A crise que dizima a classe política ressuscita algumas forças. O DEM, que quase morreu nos anos petistas, se viu com uma chance real de chegar à Presidência com Rodrigo Maia, que comanda a Câmara de Deputados e pode suceder a Michel Temer caso o peemedebista seja afastado por alguma das denúncias ainda por vir. Mas o DEM contempla vários caminhos. Busca engordar sua bancada com deputados do PSB. Em ascensão nas redes sociais, o tucano João Doria é uma força a ser cortejada. Naquela noite, já do lado de dentro da Câmara e bem longe de seus afazeres de prefeito da maior cidade do país, Doria, seguindo sua estratégia de sempre, fez um discurso inflamado contra “esquerdistas e o PT”. Berrou no microfone, punho ao alto. Discurso político a 2.000 quilômetros de casa não é coisa de prefeito; costuma ser coisa de quem quer ser candidato a presidente da República. A ovada incomoda mais o padrinho de Doria, o governador de São Paulo, Geraldo Alckmin, que se coloca na frente da fila como candidato tucano à Presidência. Novato na política, Doria já aprendeu que precisa cultivar opções e apoios, tanto para mostrar força em uma eventual disputa interna quanto para um cenário extremo, caso Alckmin lhe feche a porta. E o Democratas vem a calhar.

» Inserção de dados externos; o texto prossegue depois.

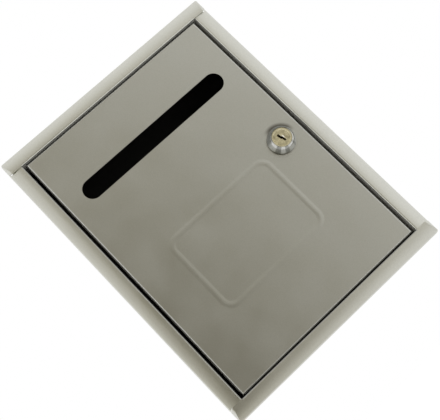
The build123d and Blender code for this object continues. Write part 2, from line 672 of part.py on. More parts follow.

Não só ele, como também o PMDB. A segunda-feira já tinha rendido outro palanque a Doria. O presidente Michel Temer, tal qual um coadjuvante, viajou para São Paulo para assinar a transferência de uma área da União para a cidade para a construção de um parque. Temer, para usar um verbo d’antanho, chaleirou o tucano quanto pôde. Quis demonstrar que reconhecia a maneira como Doria se manteve fiel a ele durante o auge das acusações da JBS, numa indireta a Alckmin. O PSDB, ó surpresa, rachou na votação da denúncia contra Temer. O presidente ainda saiu vitorioso: 22 tucanos votaram com ele; 21, pela lógica. Mas Temer sabe que não pode contar com o ovo que ainda não foi posto (desculpe). Ao afagar Doria, o presidente finca uma cunha no racha tucano. Semeia a cizânia, essencial nas disputas. Prende a metade afim a si e libera a metade traidora. Sinaliza, ainda, que o PMDB, quando quer, sabe flertar. E está solteiríssimo em 2018, depois de anos de casamento com o PT. Lendo apropriadamente as tendências políticas do país, como de hábito, o PMDB vê em Doria, mais do que em um Bolsonaro, um nome conservador capaz de enfrentar uma eventual candidatura de Lula.
Enquanto DEM e PMDB ciscam em torno de Doria, as aves do PSDB quebram os ovos e não fazem omelete (desculpe). O presidente titular do partido, Aécio Neves, está afastado porque foi flagrado pedindo dinheiro ao empresário Joesley Batista por meio de um primo a quem ameaça de morte (e que recebeu tudo em uma mala lotada de notas de R$ 100). Aécio voltou a se mexer nos bastidores de Brasília, ainda que tímido, como se outro dia não estivesse proibido de entrar no Senado. Quem assumiu o comando do partido foi o senador Tasso Jereissati, do Ceará. Eles não se entendem. Na terça-feira, Doria colhia os louros da ovada nas redes sociais e o PSDB colocou no ar uma vinheta de 30 segundos, em cadeia nacional de rádio e televisão, chamando para o programa da legenda que será veiculado no dia 17. A frase “O PSDB errou e tem que fazer uma autocrítica. Não adianta pedir desculpas” é o teaser do programa. A ala que apoia Aécio iniciou uma patrulha em torno de Tasso, um dos idealizadores do filme. O programa ainda não foi gravado, mas já tem roteiro pronto. Num ato de tucanismo explícito, o partido não vai dizer onde errou nem fulanizar os problemas, mencionando as acusações contra Aécio, Alckmin e o senador José Serra, todos enrolados na Lava Jato. Vai dizer que a sigla errou ao ter se deixado levar pelas velhas práticas políticas de toma lá dá cá.  Se a câmera se der ao trabalho de dar um zoom no Palácio do Planalto, vai flagrar o ministro da Secretaria de Governo, Antonio Imbassahy, do PSDB da Bahia, como balconista da loja do governo Temer. Tucanos se espreitam tentando encontrar um discurso. João Doria passa longe de tudo isso. Vocifera contra a esquerda e promove uma turnê que ainda conta com paradas na Paraíba e em Rondônia só neste mês. João Doria dança.